Saturday, 4 July 2015

Dreamland Cityscapes

Sunga Park’s fragmented watercolours display mesmerizing and extremely beautiful cityscapes, which seize our senses and soothe our eyes.

Mark Twain once described the Mississippi Valley as being “reposeful as a dreamland, nothing worldly about it…” In fact, this could easily suit Sunga Park’s watercolours of cityscapes.

Living and working in Busan, South Korea, Sunga Park is originally a graphic designer and illustrator who has developed a passion for watercolours, particularly those depicting architectural images. Her uncommon and thought-provoking creations representing well-known buildings throughout the world defy viewers’ imagination insofar as they feature them as if they were melting and fading into the surface of the paper.

This technique results in exquisite, melancholic yet peaceful depictions of architectural structures which may remind viewers that nothing is permanent and that we are all meant to dissolve one day. The buildings in her art works seem to softly fragment into hazy colours, ultimately disappearing into the void of the paper deliberately left blank.

Sunga Park’s oneiric creations feature no beginning and no end, thereby inviting viewers to complete the structures in their own way. This, in turn, challenges them to take an active part in the observation of her watercolours and to be co-producers of the art works they are gazing at.

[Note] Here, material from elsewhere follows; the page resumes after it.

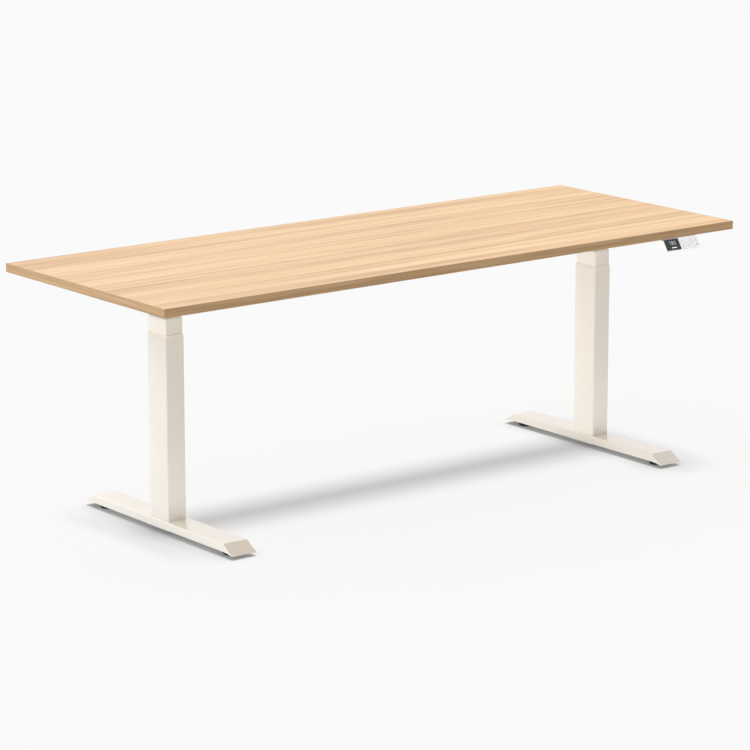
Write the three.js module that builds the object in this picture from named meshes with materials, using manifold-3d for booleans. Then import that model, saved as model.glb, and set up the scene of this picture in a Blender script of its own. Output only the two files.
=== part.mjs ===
// Height adjustable standing desk with two three-stage lifting columns.
// Millimetres, +Z up, +X to the user's right, +Y away from the user.
// The origin is on the floor, under the middle of the whole desk seen from above.

import * as THREE from "three";
import { mergeVertices } from "three/addons/utils/BufferGeometryUtils.js";
import Module from "manifold-3d";

const wasm = await Module();
wasm.setup();

// ---------------------------------------------------------------- driving dimensions

const TOP_LENGTH = 2100;
const TOP_DEPTH = 800;
const TOP_THICKNESS = 25;
const TOP_HEIGHT = 735; // top surface above the floor, as the desk stands here
const EDGE_BAND = 2;

const HANDSET_REACH = 22; // how far the handset stands out in front of the desktop
const TOP_Y = HANDSET_REACH / 2; // middle of the desktop
const FRONT_Y = TOP_Y - TOP_DEPTH / 2;
const BACK_Y = TOP_Y + TOP_DEPTH / 2;
const UNDERSIDE = TOP_HEIGHT - TOP_THICKNESS;

const LEG_X = 802; // column centre lines, either side of the middle
const LEG_Y = TOP_Y - 39.5;

const FOOT_WIDTH = 82;
const FOOT_TOP = 38.5;
const FOOT_EDGE = 15.5; // lower edge of the foot's side walls
const FOOT_TIP = 10.5; // lowest point of the bent-down ends
const FOOT_FLAT = 324.5; // half length of the flat top
const FOOT_HALF = 368.5; // half length over the tips
const FOOT_OFFSET = -2; // middle of the foot from the column centre line
const FOOT_SHEET = 3;
const FOOT_FOLD_RADIUS = 4;
const FOOT_END_FILLET = 40; // length of the curve from the side edge down to the tip

const GLIDE_Y = 308; // levelling glides from the middle of the foot
const GLIDE_RADIUS = 24;
const STUD_RADIUS = 4;
const STUD_TOP = 32;
const PAD_TOP = 11;
const BOSS_RADIUS = 9;
const BOSS_BOTTOM = 17;
const BOSS_BORE_GAP = 0.2;
const STIFFENER = { halfX: 37.5, halfY: 55, bottom: 11.5, sheet: 3 };

const TUBE_WALL = 2;
const OUTER_TUBE = { x: 62, y: 93.5, r: 4 };
const STAGE_STEP = 6; // each stage is this much narrower than the one around it
const OUTER_TUBE_TOP = 572.5;
const MIDDLE_TUBE_BOTTOM = 91;
const MIDDLE_TUBE_TOP = 621;
const INNER_TUBE_BOTTOM = 140.5;
const HEAD_BOTTOM = 667;
const COLLAR_LIP = 2.5;
const COLLAR_SKIRT = 27;
const COLLAR_GAP = 0.3; // from a collar's bore to the tube that slides in it
const GUIDE_HEIGHT = 6;
const GUIDE_GAP = 0.2;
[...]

Having had no regular art school education, Park sates, “I can’t tell you what my exact art field is, but I want to show you something different.” And, indeed, she does. Resorting to the use of positive and negative space (what you see and what lacks in her depictions), she defies our imagination, invites us to play her game, to complete the puzzle.

Contrary to Valerio d’Ospina, an artist already featured in our blog, whose art works depict dramatic and disturbing cityscapes, Sunga Park’s mesmerizing and extremely beautiful watercolours create soothing and peaceful architectural structures which capture our attention and take us to “the land of fragmented dreams”, as Lewis Carroll mentions in  “Alice in Wonderland”.